The 21st century workplace needs workers who tune in to the bigger picture of how and where numeracy matters, and how they, the worker, matters to that enterprise. The report providess specific numeracy skills workers are expected to perform – you may be surprised with the range. This is an interesting read. We think it will make you think about if, and how, your graduates demonstrate the skills identified. In summary, gradauates must be:

  • Aware and familiar with a broader expectation of their role and the skill repertoire.
  • Equipped with a strong focus on HOW TO (concepts, strategies and skills). In the head techniques and using tools. Identify when accuracy is critical, or estimation is ok.
  • Ready to use the outcomes to contribute to workplace, provide solutions, use an inquiry approach. THINK about what’s going on here? What is the consequence, who needs to know?

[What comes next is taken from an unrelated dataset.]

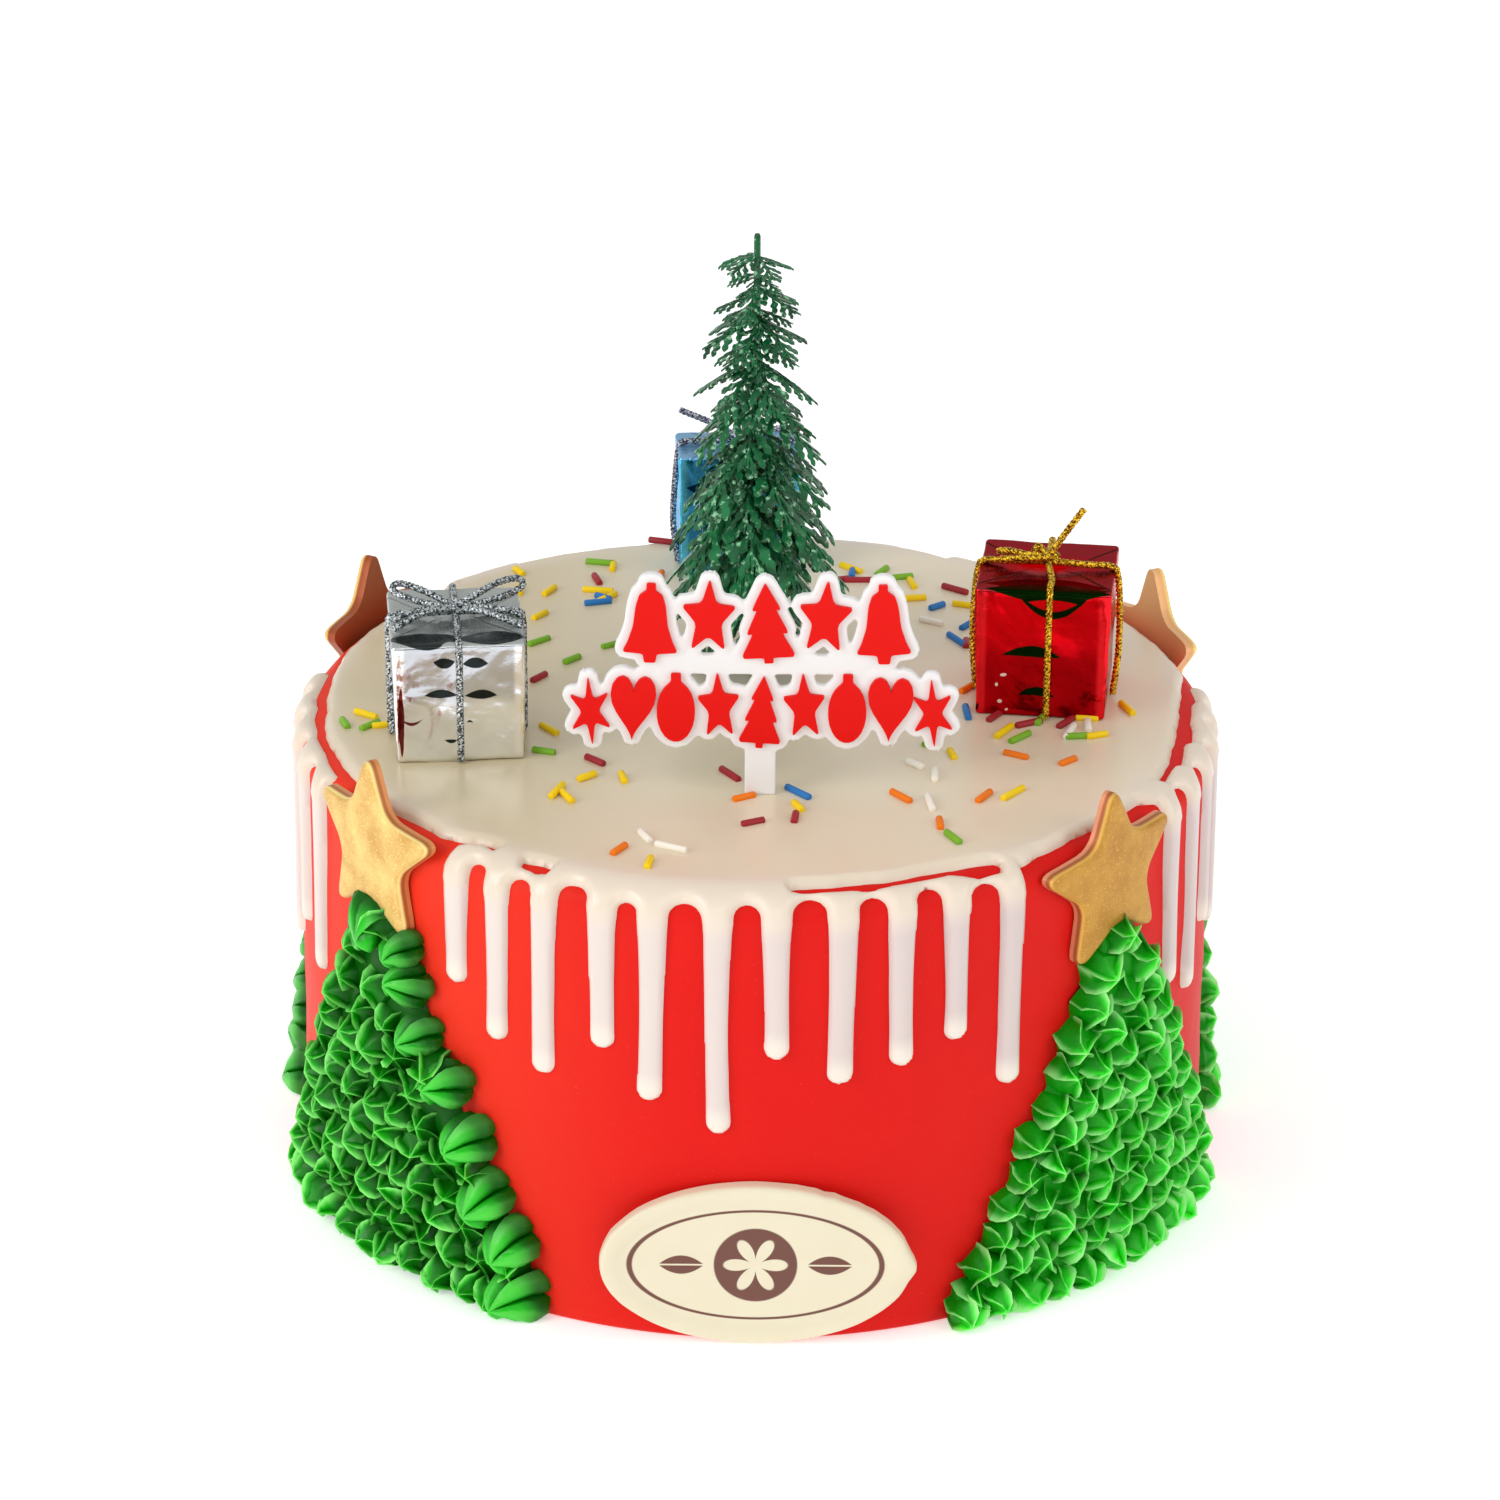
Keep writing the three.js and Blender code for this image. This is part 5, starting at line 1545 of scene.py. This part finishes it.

“It is now more important for teachers to consider how they teach rather than what they teach “ (2014. p. 2)

Check your understanding of what  numeracy involves

Is numeracy just the LLN word for mathematics? Most people associate numeracy with the applying mathematical knowledge – the second part of the process (the green circled aspect). But it’s more than that.

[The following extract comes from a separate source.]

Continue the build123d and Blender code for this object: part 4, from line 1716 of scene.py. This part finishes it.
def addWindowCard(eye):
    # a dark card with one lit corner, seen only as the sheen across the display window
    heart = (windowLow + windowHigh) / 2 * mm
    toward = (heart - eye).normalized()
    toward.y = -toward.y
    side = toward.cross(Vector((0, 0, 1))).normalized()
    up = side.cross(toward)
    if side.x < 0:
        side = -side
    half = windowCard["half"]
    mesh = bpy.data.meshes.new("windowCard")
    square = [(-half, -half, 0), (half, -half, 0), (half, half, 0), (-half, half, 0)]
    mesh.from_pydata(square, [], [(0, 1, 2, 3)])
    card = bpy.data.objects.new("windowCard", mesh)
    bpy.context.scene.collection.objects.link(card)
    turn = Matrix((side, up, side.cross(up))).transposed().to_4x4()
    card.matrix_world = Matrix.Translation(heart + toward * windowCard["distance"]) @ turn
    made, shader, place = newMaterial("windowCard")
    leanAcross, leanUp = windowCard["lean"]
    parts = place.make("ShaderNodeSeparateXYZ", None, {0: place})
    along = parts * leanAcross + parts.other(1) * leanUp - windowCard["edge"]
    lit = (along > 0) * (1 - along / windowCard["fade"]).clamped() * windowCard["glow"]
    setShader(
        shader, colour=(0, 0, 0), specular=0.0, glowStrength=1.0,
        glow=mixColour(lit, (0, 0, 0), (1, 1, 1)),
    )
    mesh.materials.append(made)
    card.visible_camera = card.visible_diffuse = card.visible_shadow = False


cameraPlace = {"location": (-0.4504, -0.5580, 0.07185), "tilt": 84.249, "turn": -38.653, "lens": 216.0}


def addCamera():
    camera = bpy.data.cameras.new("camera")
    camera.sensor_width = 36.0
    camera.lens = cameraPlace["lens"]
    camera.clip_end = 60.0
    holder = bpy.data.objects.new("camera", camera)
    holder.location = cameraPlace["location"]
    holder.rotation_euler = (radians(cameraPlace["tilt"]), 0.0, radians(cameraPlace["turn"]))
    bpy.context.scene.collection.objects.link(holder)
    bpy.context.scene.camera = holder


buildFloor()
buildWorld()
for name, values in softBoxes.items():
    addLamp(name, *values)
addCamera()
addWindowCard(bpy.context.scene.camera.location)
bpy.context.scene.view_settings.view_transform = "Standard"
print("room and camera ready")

Numeracy is influenced by , and situated in Language and Literacy” 

(Dave Tout, 2015 ACER presentation,  How do the L, L and N in LLN intersect? Some connections between language, literacy and numeracy).

The first part of the numeracy process is to interpret. We use our language radar to think what is this about and what is involved? To do this we relate the contet to what we know about the context and information.  We then use literacy skills to read the information and identify key words or details.

The second part of the numeracy process is the use of mathematics – number and calculations – to find out or answer the question. We may use in the head, or paper-based, or calculator techniques.

The third part of the numeracy process is to communicate the solution. To communicate we use our language and literacy skills again. Language skills help us to respond in context and use appropriate words/sentences. Literacy skills enable us to write, speak, or indicate with a diagram the solution.

Check the language and literacy demand required to interpret the numeracy task.

Check out 4 resources that introduce numeracy concepts

Victorian Adult Literacy and basic education council (VALBEC) Beth Marr Introduction series designed for trainers. They offer tips and advice to progress these numeracy aspects:

  • How to get students talking about numeracy
  • Sense of Volume
  • Volume 2: metric units of volume
  • Making sense of fractions
  • Making sense of subtraction
  • Guess, estimate and measure

Khan Academy

Trainers can use this to, check own understanding,  demonstrate concepts to learners, or observe helpful ways to explain concepts. Each mathematics area has practice examples, and a video to explain the concept or process. Learners will need some introduction to navigate the site easily, and their own password.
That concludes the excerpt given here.